Structured object records
______________________________

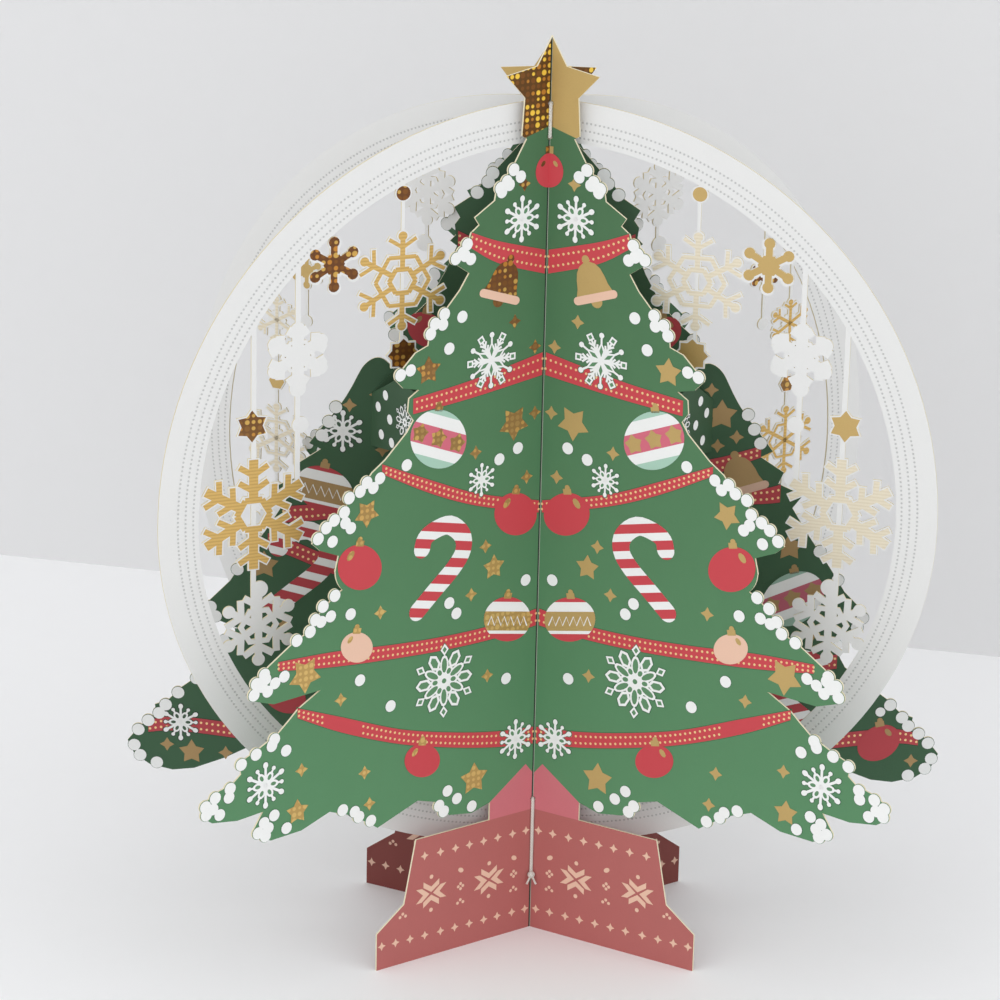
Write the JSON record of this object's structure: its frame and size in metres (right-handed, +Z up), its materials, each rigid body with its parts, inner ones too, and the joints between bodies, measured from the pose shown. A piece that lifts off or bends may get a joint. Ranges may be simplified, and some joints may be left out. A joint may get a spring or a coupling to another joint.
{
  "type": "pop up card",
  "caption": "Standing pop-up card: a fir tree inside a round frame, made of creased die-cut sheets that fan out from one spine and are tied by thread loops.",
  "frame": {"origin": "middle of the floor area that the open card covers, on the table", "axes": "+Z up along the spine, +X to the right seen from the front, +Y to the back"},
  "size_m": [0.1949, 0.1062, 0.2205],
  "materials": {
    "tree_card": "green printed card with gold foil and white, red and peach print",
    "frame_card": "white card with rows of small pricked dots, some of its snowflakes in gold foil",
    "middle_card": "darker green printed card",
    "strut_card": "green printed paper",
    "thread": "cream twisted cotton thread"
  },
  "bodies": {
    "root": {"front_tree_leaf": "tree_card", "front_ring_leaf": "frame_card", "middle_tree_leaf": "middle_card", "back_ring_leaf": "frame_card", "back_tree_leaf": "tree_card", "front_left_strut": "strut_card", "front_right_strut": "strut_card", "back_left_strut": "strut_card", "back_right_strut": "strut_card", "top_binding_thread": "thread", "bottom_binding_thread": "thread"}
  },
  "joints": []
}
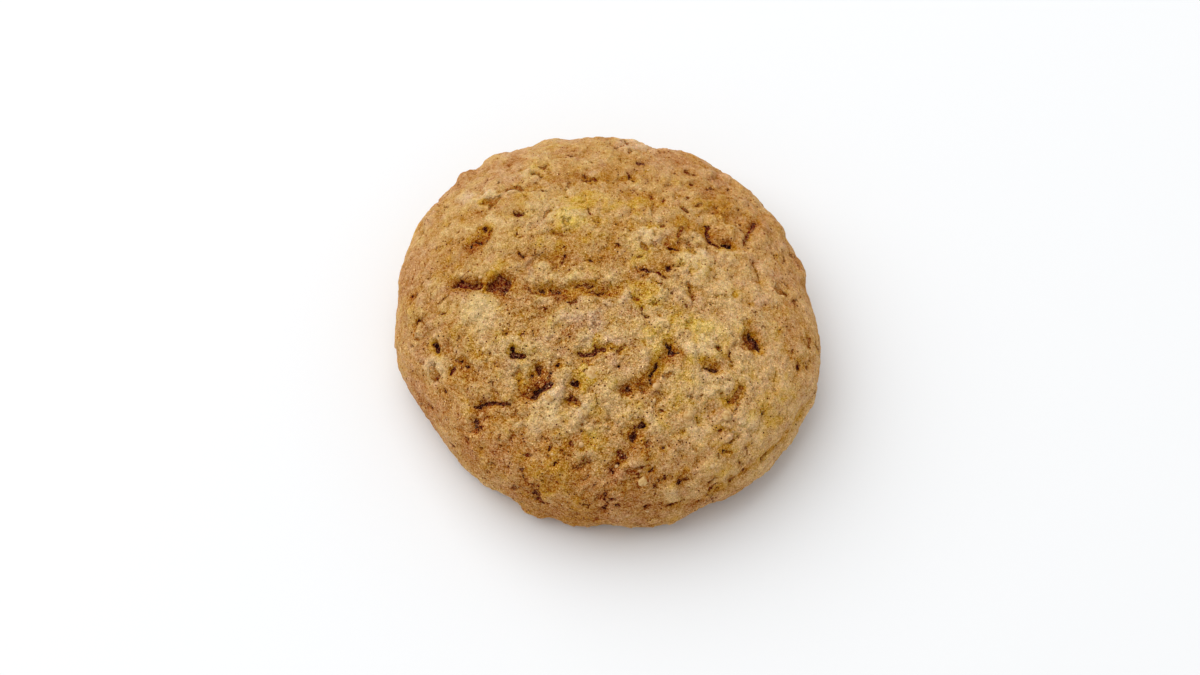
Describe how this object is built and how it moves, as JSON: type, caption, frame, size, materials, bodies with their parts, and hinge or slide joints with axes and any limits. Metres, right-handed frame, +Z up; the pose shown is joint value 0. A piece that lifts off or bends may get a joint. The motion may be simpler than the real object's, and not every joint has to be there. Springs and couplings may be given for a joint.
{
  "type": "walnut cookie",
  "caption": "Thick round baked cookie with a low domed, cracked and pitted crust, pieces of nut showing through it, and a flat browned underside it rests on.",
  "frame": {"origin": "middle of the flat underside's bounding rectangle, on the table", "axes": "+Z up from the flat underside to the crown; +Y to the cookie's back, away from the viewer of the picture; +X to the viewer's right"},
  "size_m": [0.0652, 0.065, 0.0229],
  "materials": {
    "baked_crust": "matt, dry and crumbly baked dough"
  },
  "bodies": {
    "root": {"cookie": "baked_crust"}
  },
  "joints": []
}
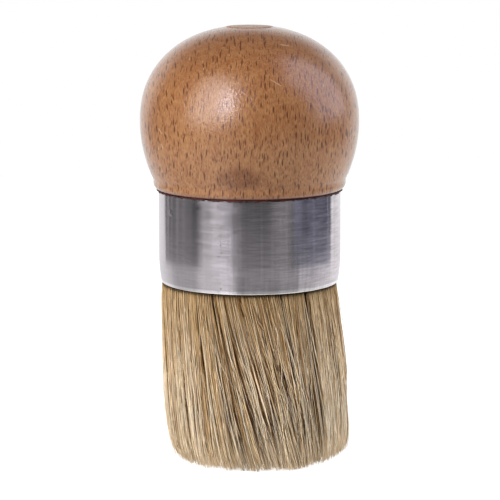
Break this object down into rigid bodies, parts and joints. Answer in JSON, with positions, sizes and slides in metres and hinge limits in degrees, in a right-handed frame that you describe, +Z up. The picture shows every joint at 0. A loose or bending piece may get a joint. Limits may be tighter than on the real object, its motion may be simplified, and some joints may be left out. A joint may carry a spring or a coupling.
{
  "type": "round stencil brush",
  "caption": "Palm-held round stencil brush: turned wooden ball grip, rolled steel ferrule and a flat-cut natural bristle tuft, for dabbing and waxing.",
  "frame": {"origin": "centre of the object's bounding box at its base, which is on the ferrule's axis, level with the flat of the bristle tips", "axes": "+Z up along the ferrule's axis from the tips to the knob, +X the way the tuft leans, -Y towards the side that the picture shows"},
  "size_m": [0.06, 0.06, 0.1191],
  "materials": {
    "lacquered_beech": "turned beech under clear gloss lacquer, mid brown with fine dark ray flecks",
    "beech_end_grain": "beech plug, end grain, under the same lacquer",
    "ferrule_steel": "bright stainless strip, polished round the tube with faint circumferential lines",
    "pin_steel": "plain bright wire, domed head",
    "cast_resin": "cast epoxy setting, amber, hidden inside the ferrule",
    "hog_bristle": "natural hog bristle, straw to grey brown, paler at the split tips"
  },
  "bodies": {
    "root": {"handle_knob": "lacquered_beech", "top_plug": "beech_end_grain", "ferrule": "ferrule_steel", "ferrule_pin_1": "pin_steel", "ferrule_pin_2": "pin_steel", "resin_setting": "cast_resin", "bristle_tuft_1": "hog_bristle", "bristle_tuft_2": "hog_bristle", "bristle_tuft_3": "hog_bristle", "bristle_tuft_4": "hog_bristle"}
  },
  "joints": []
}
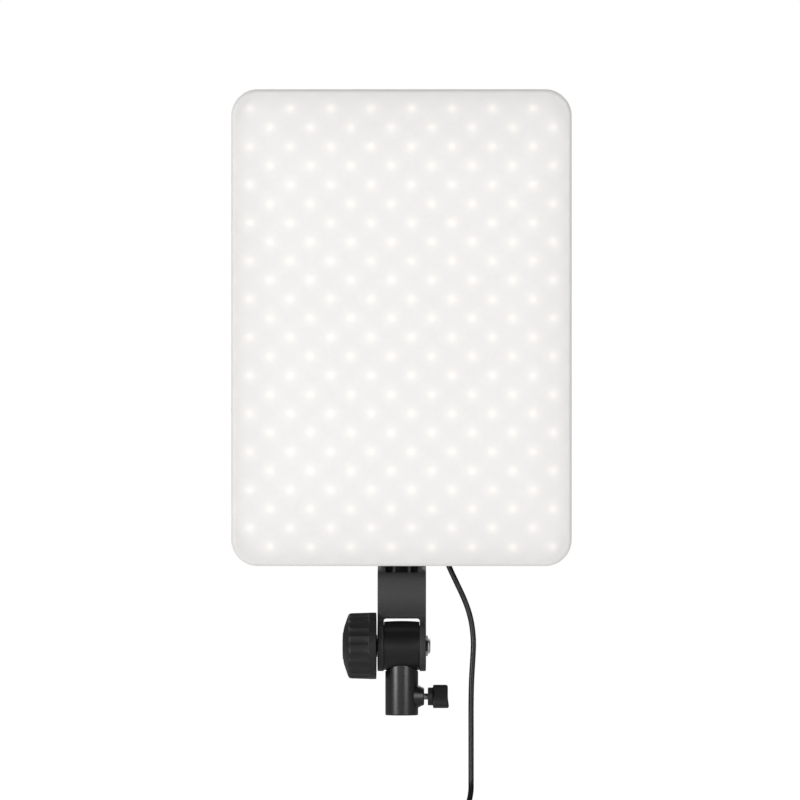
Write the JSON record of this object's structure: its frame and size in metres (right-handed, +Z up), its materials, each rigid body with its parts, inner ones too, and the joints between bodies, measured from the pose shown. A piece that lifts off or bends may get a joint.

______________________________

_Stated task_:
Copy every line exactly. Leave nothing out.

_Answer in full_:
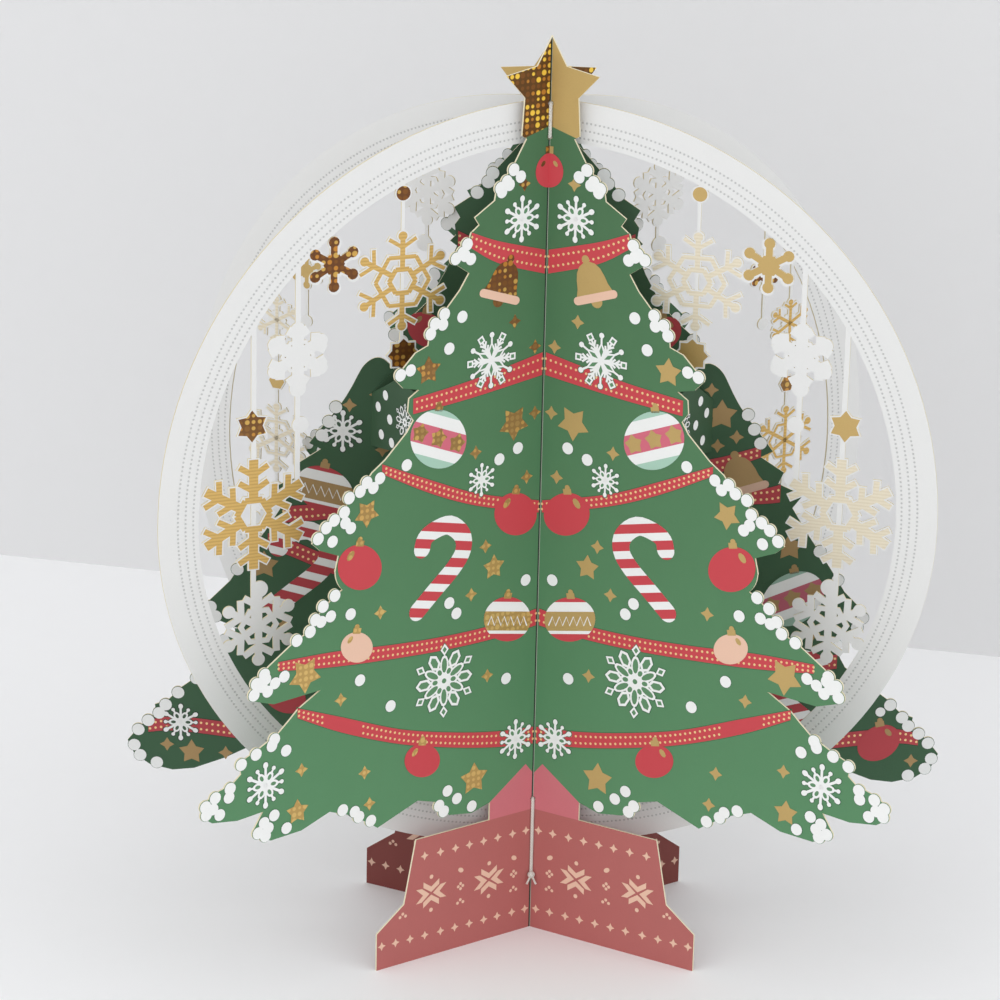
Write the JSON record of this object's structure: its frame and size in metres (right-handed, +Z up), its materials, each rigid body with its parts, inner ones too, and the joints between bodies, measured from the pose shown. A piece that lifts off or bends may get a joint. Ranges may be simplified, and some joints may be left out. A joint may get a spring or a coupling to another joint.
{
  "type": "pop up card",
  "caption": "Standing pop-up card: a fir tree inside a round frame, made of creased die-cut sheets that fan out from one spine and are tied by thread loops.",
  "frame": {"origin": "middle of the floor area that the open card covers, on the table", "axes": "+Z up along the spine, +X to the right seen from the front, +Y to the back"},
  "size_m": [0.1949, 0.1062, 0.2205],
  "materials": {
    "tree_card": "green printed card with gold foil and white, red and peach print",
    "frame_card": "white card with rows of small pricked dots, some of its snowflakes in gold foil",
    "middle_card": "darker green printed card",
    "strut_card": "green printed paper",
    "thread": "cream twisted cotton thread"
  },
  "bodies": {
    "root": {"front_tree_leaf": "tree_card", "front_ring_leaf": "frame_card", "middle_tree_leaf": "middle_card", "back_ring_leaf": "frame_card", "back_tree_leaf": "tree_card", "front_left_strut": "strut_card", "front_right_strut": "strut_card", "back_left_strut": "strut_card", "back_right_strut": "strut_card", "top_binding_thread": "thread", "bottom_binding_thread": "thread"}
  },
  "joints": []
}
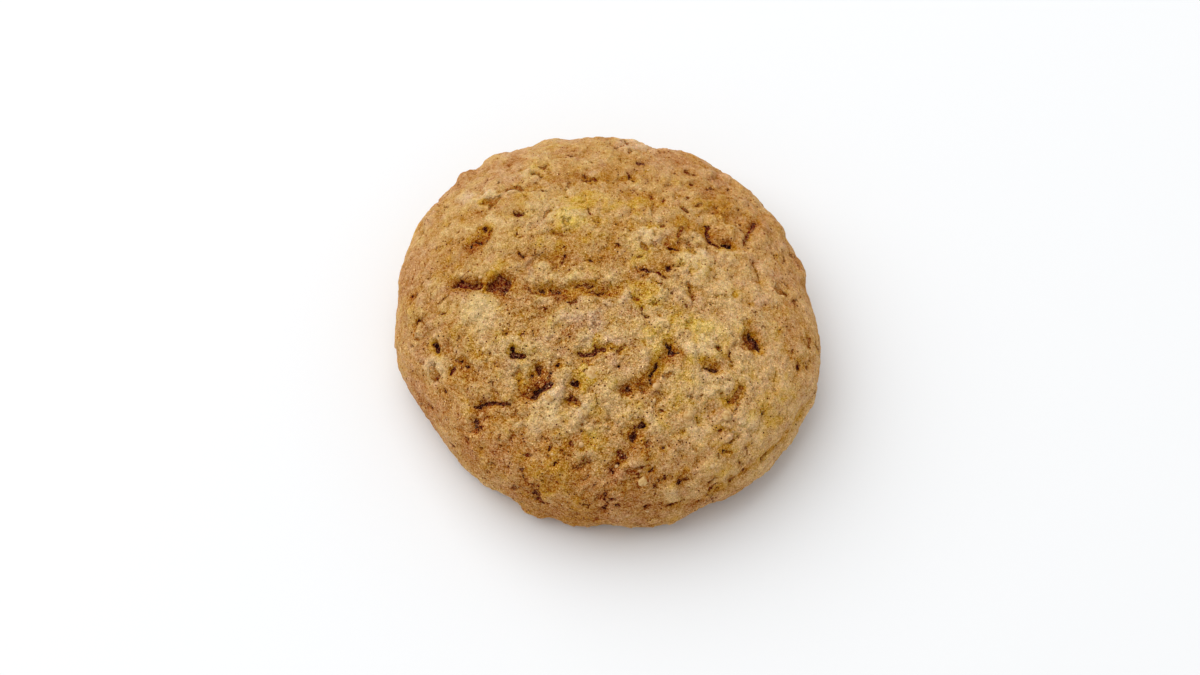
Describe how this object is built and how it moves, as JSON: type, caption, frame, size, materials, bodies with their parts, and hinge or slide joints with axes and any limits. Metres, right-handed frame, +Z up; the pose shown is joint value 0. A piece that lifts off or bends may get a joint. The motion may be simpler than the real object's, and not every joint has to be there. Springs and couplings may be given for a joint.
{
  "type": "walnut cookie",
  "caption": "Thick round baked cookie with a low domed, cracked and pitted crust, pieces of nut showing through it, and a flat browned underside it rests on.",
  "frame": {"origin": "middle of the flat underside's bounding rectangle, on the table", "axes": "+Z up from the flat underside to the crown; +Y to the cookie's back, away from the viewer of the picture; +X to the viewer's right"},
  "size_m": [0.0652, 0.065, 0.0229],
  "materials": {
    "baked_crust": "matt, dry and crumbly baked dough"
  },
  "bodies": {
    "root": {"cookie": "baked_crust"}
  },
  "joints": []
}
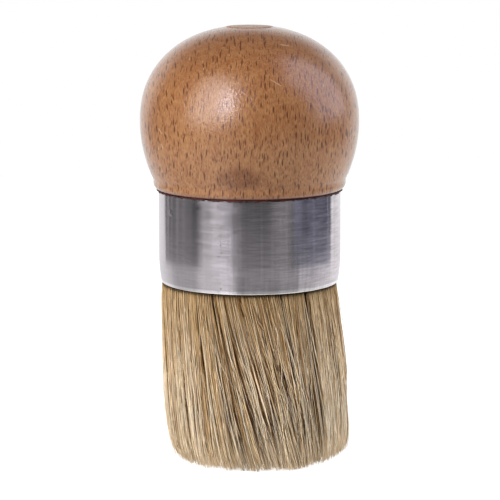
Break this object down into rigid bodies, parts and joints. Answer in JSON, with positions, sizes and slides in metres and hinge limits in degrees, in a right-handed frame that you describe, +Z up. The picture shows every joint at 0. A loose or bending piece may get a joint. Limits may be tighter than on the real object, its motion may be simplified, and some joints may be left out. A joint may carry a spring or a coupling.
{
  "type": "round stencil brush",
  "caption": "Palm-held round stencil brush: turned wooden ball grip, rolled steel ferrule and a flat-cut natural bristle tuft, for dabbing and waxing.",
  "frame": {"origin": "centre of the object's bounding box at its base, which is on the ferrule's axis, level with the flat of the bristle tips", "axes": "+Z up along the ferrule's axis from the tips to the knob, +X the way the tuft leans, -Y towards the side that the picture shows"},
  "size_m": [0.06, 0.06, 0.1191],
  "materials": {
    "lacquered_beech": "turned beech under clear gloss lacquer, mid brown with fine dark ray flecks",
    "beech_end_grain": "beech plug, end grain, under the same lacquer",
    "ferrule_steel": "bright stainless strip, polished round the tube with faint circumferential lines",
    "pin_steel": "plain bright wire, domed head",
    "cast_resin": "cast epoxy setting, amber, hidden inside the ferrule",
    "hog_bristle": "natural hog bristle, straw to grey brown, paler at the split tips"
  },
  "bodies": {
    "root": {"handle_knob": "lacquered_beech", "top_plug": "beech_end_grain", "ferrule": "ferrule_steel", "ferrule_pin_1": "pin_steel", "ferrule_pin_2": "pin_steel", "resin_setting": "cast_resin", "bristle_tuft_1": "hog_bristle", "bristle_tuft_2": "hog_bristle", "bristle_tuft_3": "hog_bristle", "bristle_tuft_4": "hog_bristle"}
  },
  "joints": []
}
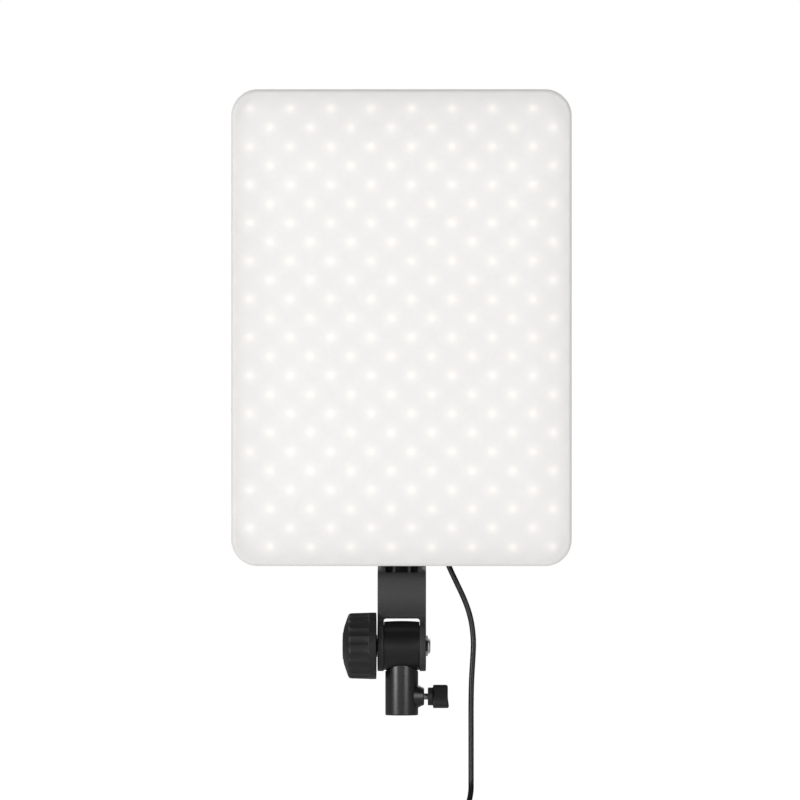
Write the JSON record of this object's structure: its frame and size in metres (right-handed, +Z up), its materials, each rigid body with its parts, inner ones too, and the joints between bodies, measured from the pose shown. A piece that lifts off or bends may get a joint.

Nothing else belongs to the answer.